U.S. Fish and Wildlife Service
Released on Sept. 29, the updated plan calls for more releases of captive red wolves into the wild, sustained efforts to curb human-caused deaths, and strong practices to curb interbreeding with coyotes, among other things.

The U.S. Fish and Wildlife Service released its long-awaited update to the Red Wolf Recovery Plan, a document that lays out the vision and goal posts for bringing the red wolf off the Endangered Species List. It's the first update in more than three decades and it comes at a time when the recovery program seems to be getting back on its feet, after a decade of litigation and stalled management efforts.

Released on Sept. 29, the updated plan calls for more releases of captive red wolves into the wild, sustained efforts to curb human-caused deaths, and strong practices to curb interbreeding with coyotes, among other things. The red wolf was declared extinct in the wild in the 1970s, and now five counties in Eastern North Carolina are the only place to have wild red wolves, after an experimental population was established there.

Kim Wheeler is director of the Red Wolf Coalition, an advocacy and education organization. Wheeler is also an author of the plan, and she says its purpose is not to proscribe certain actions, but rather to set the guidelines for achieving a self-sustaining wild red wolf population.

"The reason for that is science changes on the ground," Wheeler said. "You need that flexibility to change as the needs and goals for recovering the red wolf change."
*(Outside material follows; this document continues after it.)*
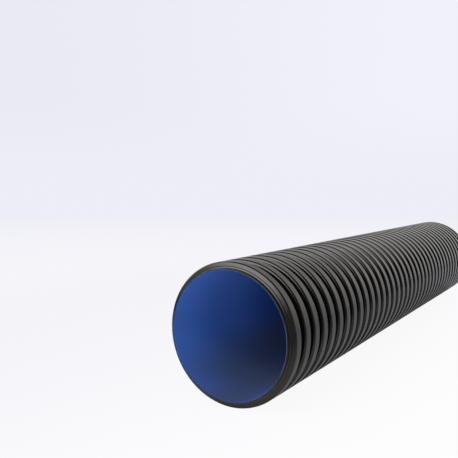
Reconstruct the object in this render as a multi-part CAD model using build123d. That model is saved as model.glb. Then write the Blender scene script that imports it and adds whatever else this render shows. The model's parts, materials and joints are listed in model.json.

The previous plan was written in 1990. just a four years after the Eastern North Carolina population was established. To date, it's the only area to host red wolves successfully. Red Wolf Recovery Program Coordinator Emily Weller says the new plan goes further than the 1990 plan.

"At that time, it was looking at whether a population could be established," Weller said. "Well, now we know how reintroducing this large carnivore on the landscape can go."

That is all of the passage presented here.